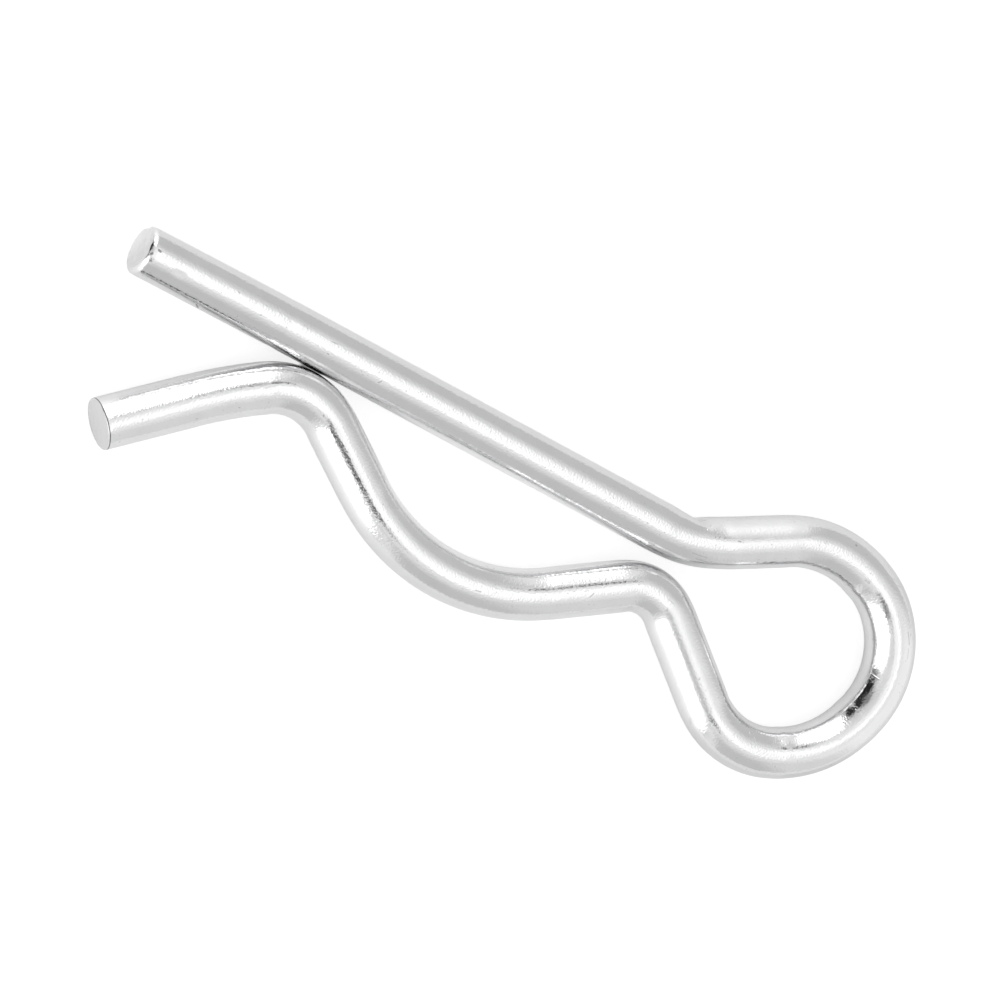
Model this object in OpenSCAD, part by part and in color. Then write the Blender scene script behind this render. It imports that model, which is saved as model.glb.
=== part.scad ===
// R clip: one length of round spring wire, bent flat.
// The straight leg goes through the cross hole of a shaft or hitch pin. The spring leg runs back
// from the eye beside it, rides over the shaft and holds it in the seat between two crests.
// The straight leg lies along X with its free end at -X, and the clip lies flat on Z = 0.
// Sizes are in millimetres and angles in degrees.

/* [Wire] */
// Diameter of the round spring wire
wire_d = 4; // [3:0.1:5]
// How much thinner the wire is drawn in its bends
bend_thinning = 0.03; // [0.02:0.01:0.1]
// Rounding that cropping leaves on the edge of each cut end
end_round = 0.25; // [0.05:0.05:0.6]

/* [Straight leg] */
// Length of the straight leg from its cut end to the eye bend
leg_len = 48.4; // [40:0.1:65]
// Length of the free end that stands a little out of line with the rest of the leg
tip_len = 12.5; // [6:0.5:13]
// Angle of that free end towards the spring leg
tip_set = 0.6; // [0.1:0.1:1.5]

/* [Eye] */
// Inside radius of the bend from the straight leg into the eye
eye_bend_r = 8.5; // [6:0.5:11]
// Turn of that bend, away from the spring leg
eye_bend_turn = 27; // [22:0.5:33]
// Depth of the crease that the bending edge presses into the inside of that bend
crease_depth = 0.35; // [0.1:0.05:0.4]
// Straight wire between that bend and the eye
eye_entry_len = 5.6; // [3:0.1:7]
// Inside radius of the top of the eye
eye_top_r = 7; // [5.8:0.1:8.4]
// Turn over the top of the eye
eye_top_turn = 45; // [37:1:54]
// Inside radius of the far side of the eye
eye_side_r = 5.4; // [4.5:0.1:6.5]
// Turn round the far side of the eye
eye_side_turn = 94; // [80:1:110]
// Inside radius of the foot of the eye
eye_foot_r = 7; // [5.8:0.1:8.4]
// Turn along the foot of the eye
eye_foot_turn = 42; // [35:1:51]
// Inside radius where the eye closes into the neck
eye_throat_r = 4.9; // [3.5:0.1:6]
// Straight wire between one bend of the eye and the next
bend_link_len = 0.4; // [0.3:0.1:1]

/* [Spring leg] */
// Slope of the neck, from the eye up to the inner crest
neck_slope = 38.5; // [32:0.5:46]
// Clear gap between the inner crest and the straight leg
neck_gap = 0.7; // [0.3:0.05:2]
// Inside radius of the inner crest
inner_crest_r = 2; // [1.5:0.1:4]
// Slope from the inner crest down to the shaft seat
seat_fall = 31; // [26:0.5:37]
// Distance from the centreline of the straight leg to the bottom of the shaft seat
seat_depth = 8.8; // [7.3:0.1:10.6]
// Inside radius of the shaft seat
seat_r = 14; // [8:0.5:17]
// Slope from the shaft seat up to the outer crest
seat_rise = 33.5; // [27.5:0.5:40]
// Clear gap between the outer crest and the straight leg
mouth_gap = 0.05; // [0.05:0.05:2]
// Inside radius of the outer crest
outer_crest_r = 3.6; // [2.5:0.1:5]

/* [Tail] */
// Slope of the tail where it leaves the outer crest
tail_slope = 31.5; // [26:0.5:38]
// Further turn of the tail away from the straight leg
flare_turn = 8; // [2:0.5:12]
// Inside radius of that turn
flare_r = 38; // [20:1:50]
// Straight wire from that turn to the cut end of the tail
tail_len = 7.6; // [4:0.1:12]

/* [Hidden] */
$fn = 96;

wire_r = wire_d / 2;

// How far the straight wire laps over the bends at its ends
lap = 0.05;

// The free end meets the rest of the leg in a very wide bend.
tip_set_r = 58;
tip_set_len = (tip_set_r + wire_r) * tip_set * PI / 180;
tip_set_rise = (tip_len - end_round) * sin(tip_set) + drop(tip_set_r, tip_set);

// Heights of the centreline at the crests and the seat, measured from that of the straight leg.
inner_crest_y = -(wire_d + neck_gap);
outer_crest_y = -(wire_d + mouth_gap);
seat_y = -(seat_depth + wire_r);

// The eye turns the wire right round, and its throat takes up what the other bends leave.
eye_throat_turn = 180 + eye_bend_turn + neck_slope - eye_top_turn - eye_side_turn - eye_foot_turn;

// A bend schedule: each row is a straight length, an inside bend radius and a turn.
// A turn above zero bends away from the spring leg, in the sense that runs from +X to +Y.
// It runs between the rounded edges of the two cut ends.
eye_rows = [
    [tip_len - end_round, tip_set_r, -tip_set],
    [leg_len - tip_len - tip_set_len, eye_bend_r, eye_bend_turn],
    [eye_entry_len, eye_top_r, -eye_top_turn],
    [bend_link_len, eye_side_r, -eye_side_turn],
    [bend_link_len, eye_foot_r, -eye_foot_turn],
    [bend_link_len, eye_throat_r, -eye_throat_turn]
];
neck_start = pose_at(eye_rows, len(eye_rows));

// The sloping lengths are what it takes to reach each crest and the seat.
neck_len = (inner_crest_y - neck_start[1] - drop(inner_crest_r, neck_slope)) / sin(neck_slope);
fall_len = (inner_crest_y - seat_y - drop(inner_crest_r, seat_fall) - drop(seat_r, seat_fall))
    / sin(seat_fall);
rise_len = (outer_crest_y - seat_y - drop(seat_r, seat_rise) - drop(outer_crest_r, seat_rise))
    / sin(seat_rise);

rows = concat(eye_rows, [
    [neck_len, inner_crest_r, neck_slope + seat_fall],
    [fall_len, seat_r, -seat_fall - seat_rise],
    [rise_len, outer_crest_r, seat_rise + tail_slope],
    [bend_link_len, flare_r, flare_turn],
    [tail_len - end_round, 0, 0]
]);

// The wedge that presses the crease: half its width, and how much wider it opens than the bend
crease_w = 4;
crease_flank = 4;

// How many parts each bend is looked at in when the reach of the clip is worked out
bend_parts = 24;

// The clip is centred over the origin by the reach of its wire and its cut ends each way.
poses = [for (i = [0 : len(rows) - 1]) each row_poses(rows, i)];
end_poses = [poses[0], poses[len(poses) - 1]];
reach_x = concat(
    [for (p = poses) [p[0], wire_r * abs(sin(p[2]))]],
    [for (p = end_poses) [p[0], (wire_r - end_round) * abs(sin(p[2])) + end_round]]
);
reach_y = concat(
    [for (p = poses) [p[1], wire_r * abs(cos(p[2]))]],
    [for (p = end_poses) [p[1], (wire_r - end_round) * abs(cos(p[2])) + end_round]]
);

// The middle of a list of positions, each with how far the wire reaches either side of it.
function middle(list) = (min([for (r = list) r[0] - r[1]]) + max([for (r = list) r[0] + r[1]])) / 2;

// Height that a bend with this inside radius takes up while it turns from level to a slope.
function drop(inside_r, slope) = (inside_r + wire_r) * (1 - cos(slope));

// Where the centreline is, as x, y and heading, when a pose has moved along a straight and a bend.
function moved(pose, length, inside_r, turn) =
    let (
        rm = sign(turn) * (inside_r + wire_r),
        x = length + rm * sin(turn),
        y = rm * (1 - cos(turn)),
        h = pose[2]
    )
    [pose[0] + x * cos(h) - y * sin(h), pose[1] + x * sin(h) + y * cos(h), h + turn];

// The pose at the start of row n.
function pose_at(list, n) =
    n == 0 ? [0, -tip_set_rise, tip_set]
    : moved(pose_at(list, n - 1), list[n - 1][0], list[n - 1][1], list[n - 1][2]);

// Poses along row n: its start, then points round its bend.
function row_poses(list, n) =
    let (start = pose_at(list, n), row = list[n])
    concat([start], [for (k = [0 : bend_parts]) moved(start, row[0], row[1], row[2] * k / bend_parts)]);

// A straight length of wire along +X, from one x to another.
module straight(from, to) {
    translate([from, 0, 0]) rotate([0, 90, 0]) cylinder(d = wire_d, h = to - from);
}

// A bend from the origin, heading along +X at its start.
module bend(inside_r, turn) {
    rm = inside_r + wire_r;
    mirror([0, turn < 0 ? 1 : 0, 0])
        translate([0, rm, 0])
            rotate([0, 0, -90])
                rotate_extrude(angle = abs(turn))
                    translate([rm, 0]) circle(d = wire_d - bend_thinning);
}

// The rounded edge of a cut end, which faces -X and meets the wire at the origin.
module cropped_end() {
    rotate([0, -90, 0])
        rotate_extrude()
            intersection() {
                square([wire_r, end_round]);
                union() {
                    square([wire_r - end_round, end_round]);
                    translate([wire_r - end_round, 0]) circle(r = end_round);
                }
            }
}

// One row of the schedule, from its start at the origin: a straight length, then a bend.
// The first and last rows have a cropped end.
module run(n) {
    row = rows[n];
    first = n == 0;
    last = n == len(rows) - 1;
    straight(first ? 0 : -lap, last ? row[0] : row[0] + lap);
    if (first) cropped_end();
    if (last) translate([row[0], 0, 0]) rotate([0, 0, 180]) cropped_end();
    else translate([row[0], 0, 0]) bend(row[1], row[2]);
}

// The wedge that creases the inside of the eye bend, with its edge on the middle of the bend.
module crease() {
    start = moved(pose_at(rows, 1), rows[1][0], 0, 0);
    edge_y = -(eye_bend_r + crease_depth);
    flank = eye_bend_turn / 2 + crease_flank;
    top_y = edge_y + crease_w * tan(flank);
    translate([start[0], start[1], 0])
        rotate([0, 0, start[2]])
            translate([0, eye_bend_r + wire_r, -wire_d])
                rotate([0, 0, eye_bend_turn / 2])
                    linear_extrude(height = 2 * wire_d)
                        polygon([[0, edge_y], [crease_w, top_y], [-crease_w, top_y]]);
}

module r_clip() {
    color([0.80, 0.81, 0.82])
        translate([-middle(reach_x), -middle(reach_y), wire_r])
            difference() {
                union() {
                    for (n = [0 : len(rows) - 1])
                        let (pose = pose_at(rows, n))
                            translate([pose[0], pose[1], 0]) rotate([0, 0, pose[2]]) run(n);
                }
                crease();
            }
}

r_clip();
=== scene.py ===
"""Bright R clip on a pale studio table: one bent wire, its cropped ends, tool marks and plating."""

from math import atan2, ceil, cos, degrees, pi, radians, sin

import bmesh
import bpy
from mathutils import Matrix, Vector, noise


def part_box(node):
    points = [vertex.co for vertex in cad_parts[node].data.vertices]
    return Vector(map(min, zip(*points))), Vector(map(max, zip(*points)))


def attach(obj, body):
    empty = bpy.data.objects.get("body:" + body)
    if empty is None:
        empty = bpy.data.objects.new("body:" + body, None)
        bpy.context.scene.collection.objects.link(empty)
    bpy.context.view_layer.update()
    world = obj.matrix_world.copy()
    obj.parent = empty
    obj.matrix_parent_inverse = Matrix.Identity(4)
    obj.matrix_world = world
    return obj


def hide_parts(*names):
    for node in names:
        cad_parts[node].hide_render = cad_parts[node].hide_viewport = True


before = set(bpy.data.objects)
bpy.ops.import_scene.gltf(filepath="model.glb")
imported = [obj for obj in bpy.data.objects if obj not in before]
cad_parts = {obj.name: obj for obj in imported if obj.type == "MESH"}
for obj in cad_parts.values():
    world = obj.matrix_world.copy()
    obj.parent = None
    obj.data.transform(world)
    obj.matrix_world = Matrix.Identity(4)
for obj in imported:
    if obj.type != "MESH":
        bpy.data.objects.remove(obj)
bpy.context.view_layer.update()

MM = 0.001

# ---------------------------------------------------------------- the wire and its bends
WIRE_R = 2.0 * MM
LEG_ROLL = 0.50 * MM
TAIL_ROLL = 0.09 * MM
TIP_LEN = 12.5 * MM
TIP_SET = radians(0.6)
TIP_SET_R = 60 * MM
LEG_LEN = 48.4 * MM
EYE_BEND_R = 10.5 * MM
EYE_BEND_TURN = radians(27)
EYE_ENTRY_LEN = 5.6 * MM
BEND_LINK_LEN = 0.4 * MM
EYE_TOP_R, EYE_TOP_TURN = 9.0 * MM, radians(45)
EYE_SIDE_R, EYE_SIDE_TURN = 7.4 * MM, radians(94)
EYE_FOOT_R, EYE_FOOT_TURN = 9.0 * MM, radians(42)
EYE_THROAT_R = 6.9 * MM
NECK_SLOPE = radians(38.5)
NECK_GAP = 0.7 * MM
INNER_CREST_R = 4.0 * MM
SEAT_FALL = radians(31)
SEAT_DEPTH = 8.8 * MM
SEAT_R = 16 * MM
SEAT_RISE = radians(33.5)
MOUTH_GAP = 0.015 * MM
OUTER_CREST_R = 5.6 * MM
TAIL_SLOPE = radians(31.5)
FLARE_R, FLARE_TURN = 40 * MM, radians(8)
TAIL_LEN = 7.5 * MM

# How finely the wire is meshed: round it, along its straights and along its bends
AROUND = 96
STRAIGHT_STEP = 0.24 * MM
BEND_STEP = 0.15 * MM
WELD = 0.0005 * MM


def rise(radius, slope):
    """How far a bend climbs across the clip while it turns from level to a slope."""
    return radius * (1 - cos(slope))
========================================
EXERCISE TASK -> Exactly as written, return the lines from the line containing "top_y = edge_y + crease_w * tan(flank);" through the line containing "before = set(bpy.data.objects)", both included.

TASK ANSWER ->
    top_y = edge_y + crease_w * tan(flank);
    translate([start[0], start[1], 0])
        rotate([0, 0, start[2]])
            translate([0, eye_bend_r + wire_r, -wire_d])
                rotate([0, 0, eye_bend_turn / 2])
                    linear_extrude(height = 2 * wire_d)
                        polygon([[0, edge_y], [crease_w, top_y], [-crease_w, top_y]]);
}

module r_clip() {
    color([0.80, 0.81, 0.82])
        translate([-middle(reach_x), -middle(reach_y), wire_r])
            difference() {
                union() {
                    for (n = [0 : len(rows) - 1])
                        let (pose = pose_at(rows, n))
                            translate([pose[0], pose[1], 0]) rotate([0, 0, pose[2]]) run(n);
                }
                crease();
            }
}

r_clip();
=== scene.py ===
"""Bright R clip on a pale studio table: one bent wire, its cropped ends, tool marks and plating."""

from math import atan2, ceil, cos, degrees, pi, radians, sin

import bmesh
import bpy
from mathutils import Matrix, Vector, noise


def part_box(node):
    points = [vertex.co for vertex in cad_parts[node].data.vertices]
    return Vector(map(min, zip(*points))), Vector(map(max, zip(*points)))


def attach(obj, body):
    empty = bpy.data.objects.get("body:" + body)
    if empty is None:
        empty = bpy.data.objects.new("body:" + body, None)
        bpy.context.scene.collection.objects.link(empty)
    bpy.context.view_layer.update()
    world = obj.matrix_world.copy()
    obj.parent = empty
    obj.matrix_parent_inverse = Matrix.Identity(4)
    obj.matrix_world = world
    return obj


def hide_parts(*names):
    for node in names:
        cad_parts[node].hide_render = cad_parts[node].hide_viewport = True


before = set(bpy.data.objects)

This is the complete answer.